__Goal__. The material below holds a span beginning at the line with "return low, high" and ending at the line with "LEG_PORE = (0.024, 0.010, 0.006, 1)". Quote that span exactly, both ends included, and only that span.
===== Listed records =====
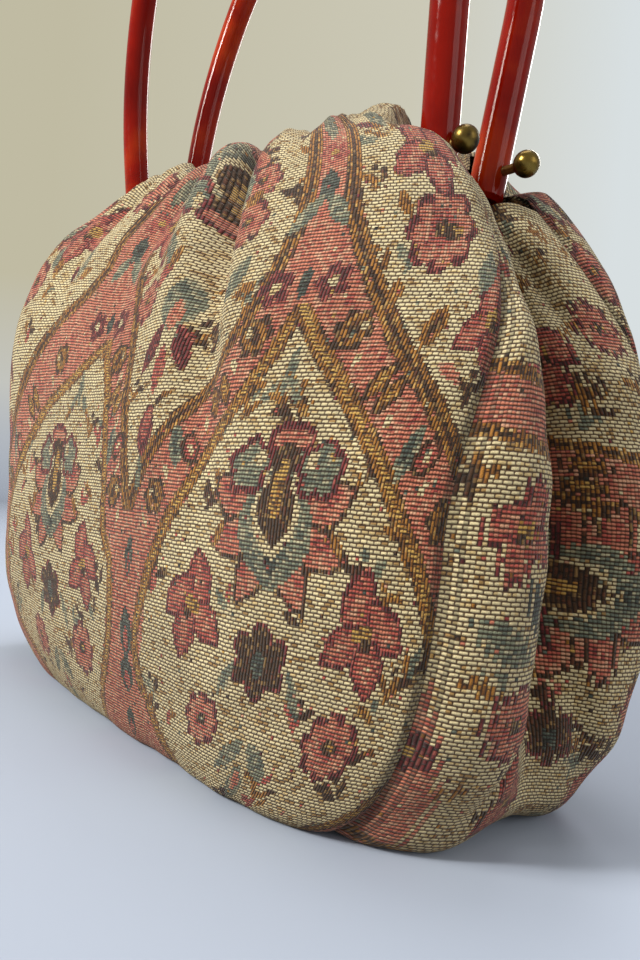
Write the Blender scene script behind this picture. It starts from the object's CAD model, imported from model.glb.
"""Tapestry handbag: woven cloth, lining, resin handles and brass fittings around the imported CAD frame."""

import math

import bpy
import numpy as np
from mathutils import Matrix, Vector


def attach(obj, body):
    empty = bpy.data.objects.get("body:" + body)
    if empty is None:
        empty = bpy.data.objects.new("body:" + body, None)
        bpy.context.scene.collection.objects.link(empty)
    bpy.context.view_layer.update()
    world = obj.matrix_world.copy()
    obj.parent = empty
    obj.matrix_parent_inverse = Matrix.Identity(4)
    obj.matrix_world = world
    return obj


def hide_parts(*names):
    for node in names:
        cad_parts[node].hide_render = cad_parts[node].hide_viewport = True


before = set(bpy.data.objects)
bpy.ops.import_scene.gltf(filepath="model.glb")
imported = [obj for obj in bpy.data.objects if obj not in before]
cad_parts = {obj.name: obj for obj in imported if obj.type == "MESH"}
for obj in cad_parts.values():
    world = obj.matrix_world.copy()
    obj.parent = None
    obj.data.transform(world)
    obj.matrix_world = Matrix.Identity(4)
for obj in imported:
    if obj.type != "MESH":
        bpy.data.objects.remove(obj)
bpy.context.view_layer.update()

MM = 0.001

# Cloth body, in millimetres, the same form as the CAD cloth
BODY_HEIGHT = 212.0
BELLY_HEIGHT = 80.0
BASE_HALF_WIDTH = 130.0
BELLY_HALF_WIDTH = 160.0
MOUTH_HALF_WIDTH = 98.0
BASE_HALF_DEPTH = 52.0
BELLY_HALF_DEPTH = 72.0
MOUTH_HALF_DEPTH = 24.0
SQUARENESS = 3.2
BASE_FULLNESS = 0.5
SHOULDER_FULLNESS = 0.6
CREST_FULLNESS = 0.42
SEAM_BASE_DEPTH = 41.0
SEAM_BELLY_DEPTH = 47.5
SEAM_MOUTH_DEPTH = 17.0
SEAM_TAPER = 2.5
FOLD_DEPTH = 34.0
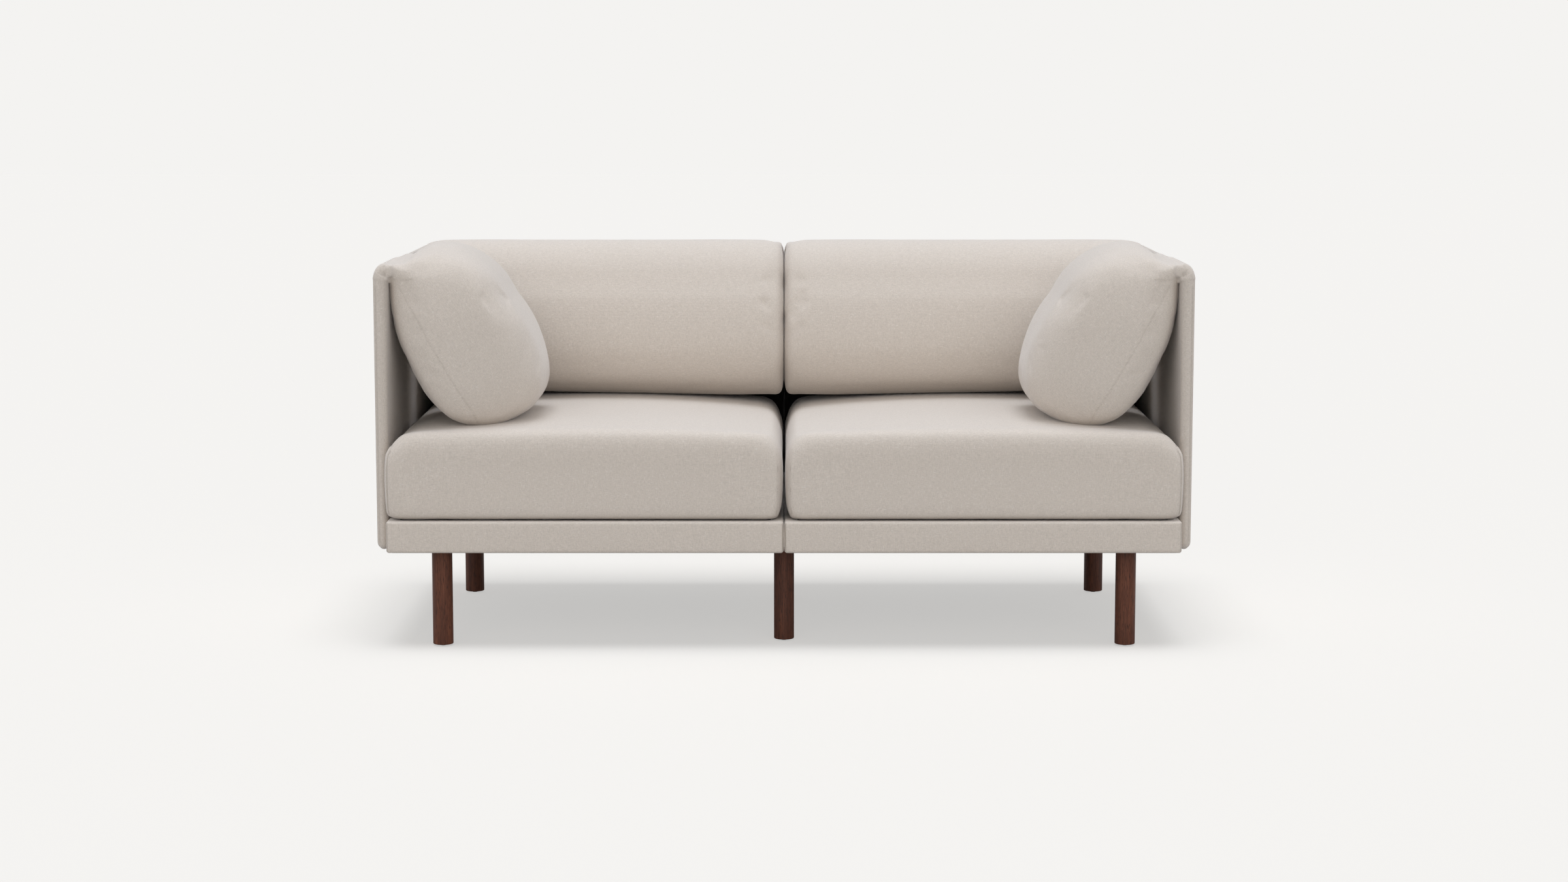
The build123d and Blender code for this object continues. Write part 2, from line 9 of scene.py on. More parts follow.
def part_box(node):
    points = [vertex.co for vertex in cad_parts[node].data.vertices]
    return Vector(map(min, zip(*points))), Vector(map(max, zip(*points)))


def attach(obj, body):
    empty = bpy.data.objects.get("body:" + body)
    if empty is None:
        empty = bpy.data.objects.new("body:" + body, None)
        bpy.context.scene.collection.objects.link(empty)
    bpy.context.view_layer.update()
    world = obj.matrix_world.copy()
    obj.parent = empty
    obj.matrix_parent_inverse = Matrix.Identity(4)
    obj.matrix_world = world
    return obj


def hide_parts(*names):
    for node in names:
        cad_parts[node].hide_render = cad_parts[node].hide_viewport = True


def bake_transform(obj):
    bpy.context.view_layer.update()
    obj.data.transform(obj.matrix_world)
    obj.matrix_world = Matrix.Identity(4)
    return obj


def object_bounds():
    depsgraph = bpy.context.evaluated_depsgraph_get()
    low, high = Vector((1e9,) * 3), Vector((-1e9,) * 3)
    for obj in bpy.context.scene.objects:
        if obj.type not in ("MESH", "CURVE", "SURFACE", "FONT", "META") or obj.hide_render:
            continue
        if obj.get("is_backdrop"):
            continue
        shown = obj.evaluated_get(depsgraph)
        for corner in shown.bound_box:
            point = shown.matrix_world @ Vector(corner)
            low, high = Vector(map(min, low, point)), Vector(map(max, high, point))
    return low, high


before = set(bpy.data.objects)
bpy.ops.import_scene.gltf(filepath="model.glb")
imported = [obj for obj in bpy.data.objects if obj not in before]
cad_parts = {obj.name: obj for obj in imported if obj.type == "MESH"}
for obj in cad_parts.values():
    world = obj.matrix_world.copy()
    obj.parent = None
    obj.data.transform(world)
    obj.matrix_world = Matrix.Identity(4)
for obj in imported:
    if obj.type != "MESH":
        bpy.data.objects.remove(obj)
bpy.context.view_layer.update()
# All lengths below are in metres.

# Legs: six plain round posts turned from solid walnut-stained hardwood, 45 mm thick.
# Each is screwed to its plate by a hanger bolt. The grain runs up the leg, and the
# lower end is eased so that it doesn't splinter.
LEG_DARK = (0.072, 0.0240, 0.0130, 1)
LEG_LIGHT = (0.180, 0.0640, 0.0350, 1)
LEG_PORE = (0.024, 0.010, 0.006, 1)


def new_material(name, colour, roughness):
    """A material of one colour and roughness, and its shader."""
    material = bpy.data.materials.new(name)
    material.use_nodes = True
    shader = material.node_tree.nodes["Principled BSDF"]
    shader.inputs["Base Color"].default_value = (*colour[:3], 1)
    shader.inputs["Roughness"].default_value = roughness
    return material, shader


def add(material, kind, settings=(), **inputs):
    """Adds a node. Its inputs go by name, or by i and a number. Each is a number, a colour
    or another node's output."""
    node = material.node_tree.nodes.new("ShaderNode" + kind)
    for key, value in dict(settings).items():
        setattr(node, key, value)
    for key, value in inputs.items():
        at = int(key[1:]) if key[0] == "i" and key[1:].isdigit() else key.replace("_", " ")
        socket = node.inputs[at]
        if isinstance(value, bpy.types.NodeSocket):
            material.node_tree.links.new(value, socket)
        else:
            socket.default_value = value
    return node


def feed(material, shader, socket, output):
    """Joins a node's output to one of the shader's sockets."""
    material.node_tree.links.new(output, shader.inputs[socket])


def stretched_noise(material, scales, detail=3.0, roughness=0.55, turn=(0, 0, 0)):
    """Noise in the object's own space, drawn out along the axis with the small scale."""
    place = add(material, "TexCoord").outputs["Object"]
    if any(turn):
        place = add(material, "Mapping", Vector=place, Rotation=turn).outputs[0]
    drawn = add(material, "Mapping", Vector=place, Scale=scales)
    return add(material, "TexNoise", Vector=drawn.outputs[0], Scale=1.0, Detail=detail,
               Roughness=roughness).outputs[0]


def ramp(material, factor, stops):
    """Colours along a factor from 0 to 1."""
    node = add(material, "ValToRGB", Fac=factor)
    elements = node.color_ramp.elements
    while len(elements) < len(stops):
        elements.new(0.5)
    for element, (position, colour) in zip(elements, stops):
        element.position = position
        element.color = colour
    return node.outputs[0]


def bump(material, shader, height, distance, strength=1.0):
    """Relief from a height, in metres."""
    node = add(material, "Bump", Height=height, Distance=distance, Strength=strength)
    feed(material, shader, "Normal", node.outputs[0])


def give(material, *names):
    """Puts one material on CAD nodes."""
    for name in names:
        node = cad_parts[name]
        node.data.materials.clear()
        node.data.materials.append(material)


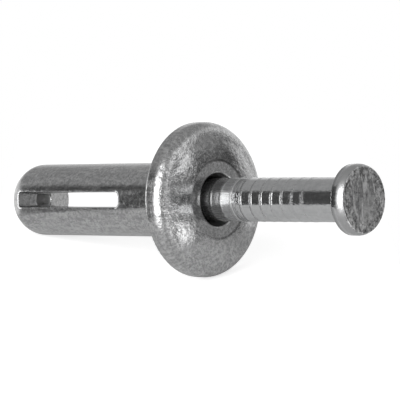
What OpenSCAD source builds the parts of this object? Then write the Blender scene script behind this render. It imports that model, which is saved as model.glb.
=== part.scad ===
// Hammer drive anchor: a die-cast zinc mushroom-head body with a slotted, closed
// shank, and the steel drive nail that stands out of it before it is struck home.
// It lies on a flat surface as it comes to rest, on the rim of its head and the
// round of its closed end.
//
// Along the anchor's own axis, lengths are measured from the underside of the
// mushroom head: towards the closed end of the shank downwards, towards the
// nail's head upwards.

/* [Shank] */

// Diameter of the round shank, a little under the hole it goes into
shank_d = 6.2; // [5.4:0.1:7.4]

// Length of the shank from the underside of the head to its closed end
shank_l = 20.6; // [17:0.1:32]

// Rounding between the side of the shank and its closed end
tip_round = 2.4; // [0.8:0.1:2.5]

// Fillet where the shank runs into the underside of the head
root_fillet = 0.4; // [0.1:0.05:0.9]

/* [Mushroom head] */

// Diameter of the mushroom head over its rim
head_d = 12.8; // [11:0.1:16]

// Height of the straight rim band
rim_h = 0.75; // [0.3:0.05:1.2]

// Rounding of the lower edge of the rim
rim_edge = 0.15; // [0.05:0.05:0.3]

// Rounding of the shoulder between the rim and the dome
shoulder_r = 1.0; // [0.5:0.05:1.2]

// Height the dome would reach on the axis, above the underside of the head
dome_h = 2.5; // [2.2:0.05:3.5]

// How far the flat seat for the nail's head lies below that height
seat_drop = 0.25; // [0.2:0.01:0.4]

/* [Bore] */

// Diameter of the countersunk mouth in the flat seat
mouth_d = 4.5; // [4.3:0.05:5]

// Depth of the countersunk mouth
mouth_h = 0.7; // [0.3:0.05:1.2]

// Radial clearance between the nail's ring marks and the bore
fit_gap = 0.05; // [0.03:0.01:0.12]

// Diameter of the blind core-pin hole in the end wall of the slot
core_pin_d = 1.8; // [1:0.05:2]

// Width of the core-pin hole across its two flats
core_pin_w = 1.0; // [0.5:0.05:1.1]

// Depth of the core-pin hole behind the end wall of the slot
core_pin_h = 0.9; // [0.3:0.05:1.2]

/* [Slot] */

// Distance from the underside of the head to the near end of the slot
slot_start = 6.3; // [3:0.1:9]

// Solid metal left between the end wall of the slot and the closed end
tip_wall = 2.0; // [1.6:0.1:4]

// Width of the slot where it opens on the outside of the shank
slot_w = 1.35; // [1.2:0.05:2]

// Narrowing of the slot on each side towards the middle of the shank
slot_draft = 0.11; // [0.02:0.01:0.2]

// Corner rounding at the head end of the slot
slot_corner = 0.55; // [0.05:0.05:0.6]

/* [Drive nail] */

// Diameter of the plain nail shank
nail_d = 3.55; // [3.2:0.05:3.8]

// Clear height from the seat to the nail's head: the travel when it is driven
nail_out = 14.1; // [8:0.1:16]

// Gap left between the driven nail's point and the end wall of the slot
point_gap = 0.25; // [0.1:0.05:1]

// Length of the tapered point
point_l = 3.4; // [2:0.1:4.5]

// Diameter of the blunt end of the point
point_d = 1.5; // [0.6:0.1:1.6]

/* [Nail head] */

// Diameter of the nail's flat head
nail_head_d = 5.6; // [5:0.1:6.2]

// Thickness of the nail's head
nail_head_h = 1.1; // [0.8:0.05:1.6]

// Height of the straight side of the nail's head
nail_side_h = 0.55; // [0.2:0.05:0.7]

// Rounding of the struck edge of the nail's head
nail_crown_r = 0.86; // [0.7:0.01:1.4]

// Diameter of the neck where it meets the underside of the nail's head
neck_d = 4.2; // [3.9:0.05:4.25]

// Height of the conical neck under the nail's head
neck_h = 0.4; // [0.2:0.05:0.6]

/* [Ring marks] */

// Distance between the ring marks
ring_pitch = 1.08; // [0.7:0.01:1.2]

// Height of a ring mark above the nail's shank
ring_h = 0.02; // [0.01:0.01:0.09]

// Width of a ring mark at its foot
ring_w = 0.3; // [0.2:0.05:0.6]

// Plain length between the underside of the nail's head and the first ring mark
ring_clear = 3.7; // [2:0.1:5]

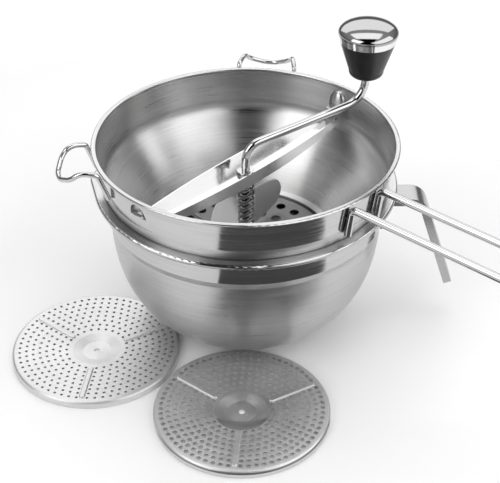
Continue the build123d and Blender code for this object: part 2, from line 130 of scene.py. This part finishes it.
=====
__Written reply__.
    return low, high


before = set(bpy.data.objects)
bpy.ops.import_scene.gltf(filepath="model.glb")
imported = [obj for obj in bpy.data.objects if obj not in before]
cad_parts = {obj.name: obj for obj in imported if obj.type == "MESH"}
for obj in cad_parts.values():
    world = obj.matrix_world.copy()
    obj.parent = None
    obj.data.transform(world)
    obj.matrix_world = Matrix.Identity(4)
for obj in imported:
    if obj.type != "MESH":
        bpy.data.objects.remove(obj)
bpy.context.view_layer.update()
# All lengths below are in metres.

# Legs: six plain round posts turned from solid walnut-stained hardwood, 45 mm thick.
# Each is screwed to its plate by a hanger bolt. The grain runs up the leg, and the
# lower end is eased so that it doesn't splinter.
LEG_DARK = (0.072, 0.0240, 0.0130, 1)
LEG_LIGHT = (0.180, 0.0640, 0.0350, 1)
LEG_PORE = (0.024, 0.010, 0.006, 1)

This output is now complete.